Along with the synthesizers, I found myself enjoying the more tribal, ambient "instrumental" tracks (there are voices on these songs, so it's difficult to call them instrumentals) found on this album. I, personally, am a sucker for the voices of Jessica Kinney and Faith Coloccia (of Mamiffer), who are both featured on Celestial Lineage. Again, these tracks can be likened to krautrock, which is fine by me. I would much rather see Wolves in the Throne Room stick with music more like this rather than black metal for future albums.
Now, what didn't I like? The black metal. Though we have the new elements, which I admit to enjoying, Wolves in the Throne Room still haven't grown as a metal band. No matter how many times you embed jewels into a rough, unfinished piece of wood, people are still going to comment that you wasted your time adorning a board, and that's what we have here. If you were to take the synthesizers and pretty voices from these songs and left Nathan and Aaron's initial black metal compositions, you wouldn't really hear any sort of change from their previous styles, which is a little disheartening from a band who is being hailed as one of the great innovators of modern black metal. We still have the long bouts of unchanged blasting with melodies which end up obscured with awkward harmonies that ultimately end up a not-very-memorable blur that moves a rather linear path, going into halftime, "rocky" parts right when one would expect it before picking up right when the listener snaps his or her fingers. Sadly, but as I had expected, the meat of these songs isn't really anything new.
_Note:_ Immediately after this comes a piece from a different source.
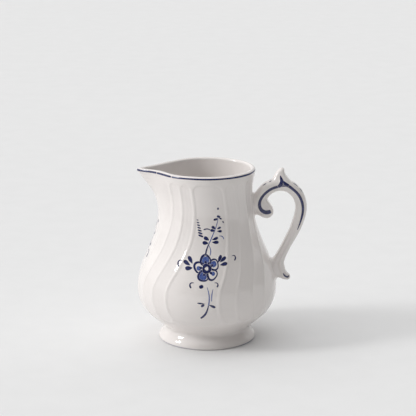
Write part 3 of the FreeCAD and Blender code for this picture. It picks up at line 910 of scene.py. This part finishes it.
class Spray:
    """A generic brushed spray about a point; u runs round the body and v up, in millimetres."""

    def __init__(self, theta, z, mirror=1):
        self.theta = theta
        self.z = z
        self.mirror = mirror
        self.dark = Paint()
        self.wash = Paint()

    def lay(self, u, v):
        """Points on the glaze and their normals."""
        z = self.z + v
        theta = self.theta + np.degrees(self.mirror * u / profile_radius(z))
        return outer_point(theta, z), outer_normal(theta, z)

    def stroke(self, path, wash=False, lift=None, closed=False):
        """A brush stroke along points given as u, v and width."""
        line = np.array(path, float)
        if closed:
            direction = np.roll(line[:, :2], -1, 0) - np.roll(line[:, :2], 1, 0)
        else:
            line = spline(line, 7 * len(line))
            direction = np.gradient(line[:, :2], axis=0)
        direction /= np.maximum(np.linalg.norm(direction, axis=-1, keepdims=True), 1e-9)
        half = np.maximum(line[:, 2:], 0.05) / 2
        u = line[:, :1] - direction[:, 1:] * ACROSS * half
        v = line[:, 1:2] + direction[:, :1] * ACROSS * half
        points, normals = self.lay(u, v)
        if self.mirror > 0:
            points, normals = points[:, ::-1], normals[:, ::-1]
        shares = np.tile(BRUSH, (len(line), 1))
        if not closed:
            place = np.arange(len(line))
            shares *= np.clip(np.minimum(place, place[::-1]) / 2, 0, 1)[:, None]
        lift = lift or (WASH_LIFT if wash else DARK_LIFT)
        layer = self.wash if wash else self.dark
        layer.patch(points, normals, shares, lift, closed)

    def straight(self, u, v, angle, length, width, shape, wash):
        """Straight stroke; shape gives shares of its length and of its width."""
        cosine, sine = math.cos(math.radians(angle)), math.sin(math.radians(angle))
        self.stroke([(u + cosine * length * place, v + sine * length * place, width * share)
                     for place, share in shape], wash)

    def leaf(self, u, v, angle, length, width, wash=False):
        """Teardrop that starts thin at (u, v) and runs out at an angle in degrees."""
        shape = [(0.0, 0.12), (0.2, 0.5), (0.45, 0.9), (0.7, 1.0), (0.9, 0.72), (1.0, 0.3)]
        self.straight(u, v, angle, length, width, shape, wash)

    def dash(self, u, v, angle, length, width):
        """Short stroke, thick in the middle, centred at (u, v)."""
        shape = [(-0.5, 0.35), (-0.3, 0.9), (0.0, 1.0), (0.3, 0.9), (0.5, 0.35)]
        self.straight(u, v, angle, length, width, shape, False)

    def flower(self, radius):
        """Five round petals about a dark ring with a white eye."""
        for petal in range(PETALS):
            turn = 90 + 360 / PETALS * petal + PETAL_TURN
            cosine, sine = math.cos(math.radians(turn)), math.sin(math.radians(turn))
            size = radius * PETAL_SIZE

            def place(out, side):
                """Point given from the petal's centre, outwards and to the left."""
                return (cosine * radius * PETAL_CENTRE + cosine * out - sine * side,
                        sine * radius * PETAL_CENTRE + sine * out + cosine * side)

            loop = []
            for step in range(PETAL_POINTS):
                around = math.radians(360 / PETAL_POINTS * step)
                lobe = size * (1 + 0.07 * math.cos(3 * around + petal))
                width = 1.05 + 0.32 * math.cos(around - 0.7 + petal)
                point = place(lobe * math.cos(around), lobe * 1.03 * math.sin(around))
                loop.append((*point, width))
            self.stroke(loop, closed=True)
            # Wash in the petal, laid a little to one side where it doesn't fill it.
            fill = PETAL_FILLS[petal]
            drift = (1 - fill) * size * 0.5
            self.stroke([(*place(size * along_petal * fill, drift), size * width * fill)
                         for along_petal, width in PETAL_WASH], wash=True)
            self.leaf(cosine * radius * 0.22, sine * radius * 0.22, turn + 4,
                      radius * 0.36, radius * 0.20)
        ring = []
        for step in range(EYE_POINTS):
            around = math.radians(360 / EYE_POINTS * step)
            ring.append((radius * EYE_SIZE * math.cos(around), radius * EYE_SIZE * math.sin(around),
                         radius * (0.25 + 0.05 * math.cos(3 * around))))
        self.stroke(ring, closed=True, lift=EYE_RING_LIFT)

    def leaf_fan(self, u, v, angles, length, width):
        """Leaves that start at one point."""
        for angle in angles:
            self.leaf(u, v, angle, length, width)

    def hook(self, u, v, facing, size):
        """Small curl, thicker at its lower end, that opens to the side it faces."""
        points = [(0.0, -1.0, 0.6), (-0.5, -0.3, 0.72), (-0.4, 0.5, 0.52), (0.25, 0.95, 0.38),
                  (1.1, 0.9, 0.2)]
        self.stroke([(u + facing * size * a, v + size * b, size * w) for a, b, w in points])

    def finish(self, name):
        """Make the two meshes of the spray."""
        self.dark.finish(name + "_dark", NAVY, "cobalt_paint")
        self.wash.finish(name + "_wash", WASH, "pale_blue_paint")


def full_spray(name, theta, z, mirror):
    """A flower with leaves, an upper stem, a fern, curls and lower stems."""
    spray = Spray(theta, z, mirror)
    spray.flower(7.1)
    # Side leaves, three to the left and three to the right.
    for u, v, angle in ((-8.0, 2.4, 122), (-9.3, 1.4, 150), (-7.9, 0.2, 188)):
        spray.leaf(u, v, angle, 4.3, 2.4)
    for u, v, angle in ((6.4, 3.0, 66), (7.5, 3.2, 38), (7.5, 1.7, 10)):
        spray.leaf(u, v, angle, 4.1, 2.1)
    # Upper stem with two groups of four leaves, and buds at its tip.
    spray.stroke([(-0.8, 6.2, 1.0), (-0.2, 9.5, 0.85), (1.6, 13.6, 0.7), (3.6, 18.0, 0.55),
                  (5.2, 22.0, 0.45), (6.2, 26.0, 0.35), (6.3, 29.0, 0.15)], wash=True)
    spray.stroke([(-0.7, 6.6, 0.9), (-0.1, 9.6, 0.85), (1.5, 13.3, 0.5)])
    spray.stroke([(1.8, 6.6, 0.5), (2.2, 9.2, 0.55), (1.0, 12.4, 0.3)], wash=True)
    for leaf in ((0.9, 13.1, 174, 3.3, 2.2), (1.3, 14.7, 150, 3.3, 2.2),
                 (3.0, 13.6, -2, 3.7, 1.9), (3.0, 14.9, 18, 3.5, 1.7),
                 (4.6, 19.6, 168, 2.7, 1.7), (4.8, 20.6, 142, 2.6, 1.7),
                 (5.8, 19.4, -4, 2.7, 1.5), (5.7, 20.6, 22, 2.4, 1.3)):
        spray.leaf(*leaf)
    for bud in ((4.9, 25.9, 12, 2.4, 1.35), (6.6, 27.4, -20, 2.2, 1.3), (7.7, 26.2, -28, 1.5, 0.9),
                (9.2, 24.2, 118, 1.3, 0.75), (6.3, 31.8, 90, 1.3, 1.15)):
        spray.dash(*bud)
    # A fern of dashes beside the stem, and a tendril on each side.
    for i in range(FERN_DASHES):
        share = i / (FERN_DASHES - 1)
        spray.dash(-5.2 + 1.9 * share, 25.6 - 8.6 * share, -8 - 12 * share,
                   1.1 + 1.9 * share, 0.62 + 0.5 * share)
    spray.stroke([(-1.8, 20.3, 0.7), (0.0, 20.8, 0.7), (2.0, 20.2, 0.5)])
    spray.stroke([(6.8, 16.8, 0.25), (8.9, 16.3, 0.5), (9.6, 14.8, 0.45)], wash=True)
    # Curls, a dot, and two lower stems with small leaves.
    for curl in ((-15.7, 1.9, 1, 1.6), (15.9, 4.6, -1, 1.35), (-8.6, -8.9, 1, 1.45),
                 (5.6, -8.5, -1, 1.2)):
        spray.hook(*curl)
    spray.dash(-3.0, -9.4, 20, 2.4, 2.1)
    spray.stroke([(0.2, -9.4, 0.25), (1.2, -13.0, 0.6), (1.4, -17.5, 0.8), (0.6, -21.8, 0.95),
                  (-0.9, -25.4, 1.35), (-3.4, -27.9, 1.2)], wash=True)
    spray.stroke([(1.2, -19.4, 0.45), (0.4, -22.4, 0.85), (-0.9, -25.3, 1.25), (-3.4, -27.9, 1.15)])
    spray.stroke([(3.6, -10.6, 0.25), (3.0, -13.0, 0.6), (2.8, -17.6, 0.45)], wash=True)
    spray.leaf(-0.8, -18.9, 174, 4.4, 1.0)
    spray.dash(-2.2, -19.9, 32, 2.2, 1.5)
    spray.leaf(1.4, -19.4, -26, 3.9, 1.6)
    spray.finish(name)


def small_spray(name, theta, z):
    """Leafy sprig with a bud, and a curl and a dot on each side."""
    spray = Spray(theta, z)
    spray.stroke([(0.3, 5.0, 0.5), (0.0, 0.5, 0.7), (0.5, -5.5, 0.65), (0.1, -11.5, 0.6),
                  (-1.7, -15.5, 1.1)], wash=True)
    spray.leaf_fan(0.3, 4.6, (52, 90, 128), 4.2, 2.0)
    spray.leaf_fan(0.0, -0.4, (24, 152), 4.4, 1.9)
    spray.leaf_fan(0.5, -6.4, (12, 160), 4.2, 1.8)
    spray.dash(0.2, 12.2, 90, 1.8, 1.2)
    for side in (-1, 1):
        spray.hook(side * 6.0, -10.6, -side, 2.0)
        spray.dash(side * 5.3, 8.4, 90 + side * 20, 1.7, 1.2)
    spray.finish(name)


full_spray("flower_spray_front", 269.6, 50.3, 1)
full_spray("flower_spray_back", 90.4, 50.3, -1)
small_spray("leaf_spray_spout", 180.0, 61.5)

# ------------------------------------------------------------------ floor, light, camera
scene = bpy.context.scene
scene.view_settings.view_transform = "Standard"

floor_mesh = bpy.data.meshes.new("floor")
floor_mesh.from_pydata([(-6, -4, 0), (6, -4, 0), (6, 8, 0), (-6, 8, 0)], [], [(0, 1, 2, 3)])
floor = bpy.data.objects.new("floor", floor_mesh)
scene.collection.objects.link(floor)
floor.data.materials.append(floor_material())

# Brightness of the dome, of the room on the camera's side, and what each glow adds.
DOME = 0.21
ROOM = 0.12
OVERHEAD = 1.03
WINDOW = 0.99
SWEEP = 0.60


def studio_world():
    """Soft studio: a plain dome, a dim room in front, and glows above, left and behind."""
    world = bpy.data.worlds.new("studio")
    scene.world = world
    world.use_nodes = True
    tree = world.node_tree
    coords = tree.nodes.new("ShaderNodeTexCoord")

    def facing(direction, start, end, low, high):
        """Brightness that goes from low to high as the view turns to a direction.

        start and end are cosines of the angle from that direction.
        """
        dot = tree.nodes.new("ShaderNodeVectorMath")
        dot.operation = "DOT_PRODUCT"
        tree.links.new(coords.outputs["Generated"], dot.inputs[0])
        dot.inputs[1].default_value = Vector(direction).normalized()
        level = tree.nodes.new("ShaderNodeMapRange")
        level.interpolation_type = "SMOOTHSTEP"
        limits = {"From Min": start, "From Max": end, "To Min": low, "To Max": high}
        for socket, value in limits.items():
            level.inputs[socket].default_value = value
        tree.links.new(dot.outputs["Value"], level.inputs["Value"])
        return level.outputs["Result"]

    def add(a, b):
        node = tree.nodes.new("ShaderNodeMath")
        node.operation = "ADD"
        tree.links.new(a, node.inputs[0])
        tree.links.new(b, node.inputs[1])
        return node.outputs["Value"]

    dome = facing((0.1, -1.0, 0.1), -0.15, 0.25, DOME, ROOM)
    overhead = facing((-0.12, -0.08, 1.0), 0.60, 0.95, 0.0, OVERHEAD)
    window = facing((-1.0, -0.06, 0.38), 0.60, 0.97, 0.0, WINDOW)
    # The glow behind has a sharp edge, which shows as a line in the glaze.
    sweep = facing((0.1, 1.0, 0.0), 0.43, 0.47, 0.0, SWEEP)
    back = tree.nodes["Background"]
    back.inputs["Color"].default_value = (1.0, 1.0, 1.0, 1.0)
    tree.links.new(add(add(dome, overhead), add(window, sweep)), back.inputs["Strength"])


def sun(name, direction, strength, angle):
    """Sun that shines along a direction; angle is its width in degrees."""
    data = bpy.data.lights.new(name, "SUN")
    data.energy = strength
    data.angle = math.radians(angle)
    obj = bpy.data.objects.new(name, data)
    obj.rotation_mode = "QUATERNION"
    obj.rotation_quaternion = Vector(direction).to_track_quat("-Z", "Y")
    scene.collection.objects.link(obj)


studio_world()
sun("key", (0.94, 0.20, -0.54), 0.96, 14.0)

# The camera stands a metre in front of the jug, half a millimetre right of its axis, and
# looks a little down.
CAMERA_X = AXIS_X * MM + 0.0005
CAMERA_DISTANCE = 1.0
CAMERA_Z = 0.3367
AIM_Z = 0.0760
camera_data = bpy.data.cameras.new("camera")
camera_data.sensor_width = 36.0
camera_data.lens = 157.4
camera = bpy.data.objects.new("camera", camera_data)
camera.location = (CAMERA_X, -CAMERA_DISTANCE, CAMERA_Z)
aim = Vector((CAMERA_X, 0.0, AIM_Z)) - camera.location
camera.rotation_mode = "QUATERNION"
camera.rotation_quaternion = aim.to_track_quat("-Z", "Y")
scene.collection.objects.link(camera)
scene.camera = camera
Ultimately, after sitting through this album a bit, I can definitely say I enjoyed some of Wolves in the Throne Room's additions to their music, but, in the end, the music itself is still lackluster, with the bad ultimately outweighing the good. Don't get me wrong, people will still love this, as they have for the past five years or so, but I probably won't listen to this album any further. Celestial Lineage will be available from Southern Lord on September 13th.